Project Ploughshares later discovered that Azerbaijan was using Wescam sensors in Nagorno-Karabakh. This wasn’t exactly a closely guarded secret: throughout the war, the Turkish and Azeri governments released videos that looked like promotional material from Wescam.

These revelations were especially worrying in the light of Turkey’s track record. As the Project Ploughshare report notes, the Turkish military has been accused of committing “serious breaches of international humanitarian law and other violations, particularly when conducting air strikes.”

Since 2017, Canada has sold $326 million of this technology to Turkey. During that period, Turkey hasn’t just been supporting Azerbaijan in its Nagorno-Karabakh War. The country’s military has also been active in Iraq, Libya, and Syria.

Loopholes

According to Project Ploughshares, Turkey “frantically pressured” the Canadian government to exempt Wescam’s laser-guiding tech from the export ban. Canada had previously imposed sanctions on Turkey after it sent troops into Syria in 2019 to fight against Kurdish forces.

In spite of this ban, Canadian government officials granted Turkey a pass, allowing weapons to slip through the sanctions net. A senior bureaucrat from Canada’s export controls operation division, under questioning from the parliamentary foreign affairs committee, refused to clarify the basis for this exemption. She invoked the principle of “commercial confidentiality” for companies seeking export permits, while acknowledging that Turkey’s status as a fellow NATO member state might have been a factor.

According to a report from Ricochet, a representative of L3Harris met with the Canadian foreign ministry in February 2020. The same month, a representative of the Turkish arms company Baykar met with senior Turkish government bureaucrats. Radio Canada reports that Turkish president Recep Tayyip Erdoğan went on to raise the issue of arms exports when he met Trudeau in April of that year. The following month, Global Affairs Canada approved Wescam’s dispatch of seven imaging and tracking devices, worth $1 million each.

Leaked internal documents have revealed the grounds on which Turkey based its lobbying. Turkish officials claimed that their military needed Canadian military technology for a humanitarian intervention in Syria’s northwestern Idlib province, and to prevent a possible invasion by the forces of Syrian president Bashar al-Assad.

Trudeau and the Liberals seem to have found this argument compelling. Deputy Foreign Affairs Minister Marta Morgan faithfully parroted the line from Ankara: “Turkey’s military presence in Idlib may help to deter or delay this eventuality and may mitigate the humanitarian costs if a new offensive is launched.”

Canada’s Military-Industrial Complex

Turkish officials responded to the recent cancellation of exports by claiming that they don’t really need Canadian technology. But the fact remains that their country has spent $446 million on weapons from Canada since 2014. According to a government report on Canadian arms exports, Turkey was the country’s fourth-largest customer in 2019.

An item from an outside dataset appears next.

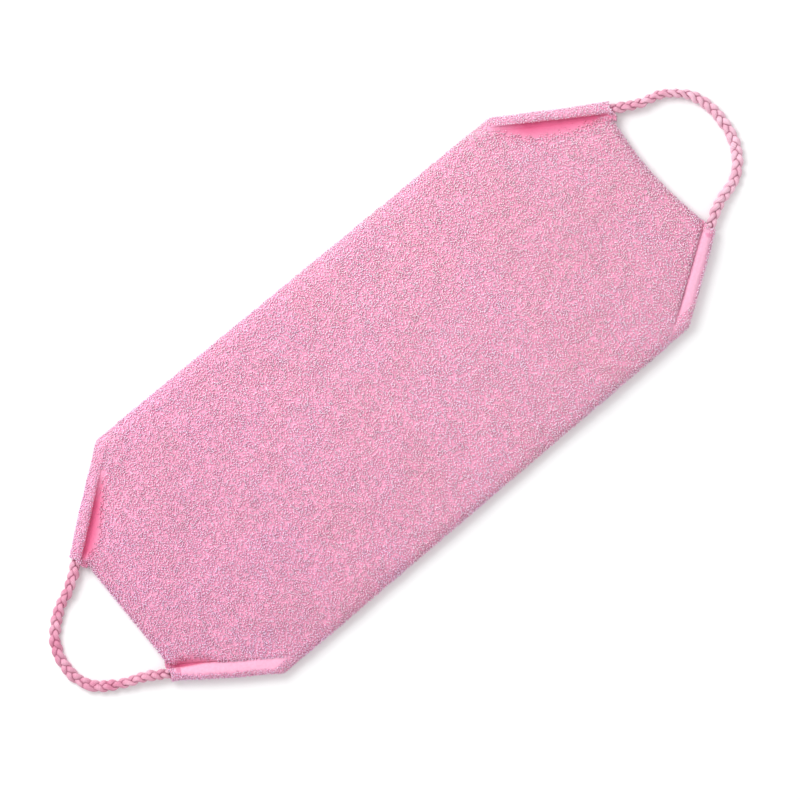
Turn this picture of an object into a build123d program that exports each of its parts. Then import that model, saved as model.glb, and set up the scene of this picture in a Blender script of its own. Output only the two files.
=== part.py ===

In 2018, the most recent year for which data is available, the Canadian arms industry contributed more than $7 billion in GDP. It accounts for sixty-four thousand jobs, making it one of Canada’s biggest employers. The government’s decision to revoke the arms permits meant going against a powerful vested interest. It only happened because of media scrutiny and grassroots pressure.

The ban on exports to Turkey shows that Canada could actually live up to its self-image as a peacekeeping nation simply by enforcing its own laws. But that will also require a confrontation with the country’s military-industrial complex. There is a lot of money to be made in the business of death and destruction, and a panoply of interests, both economic and military, standing in the way of a genuinely ethical foreign policy.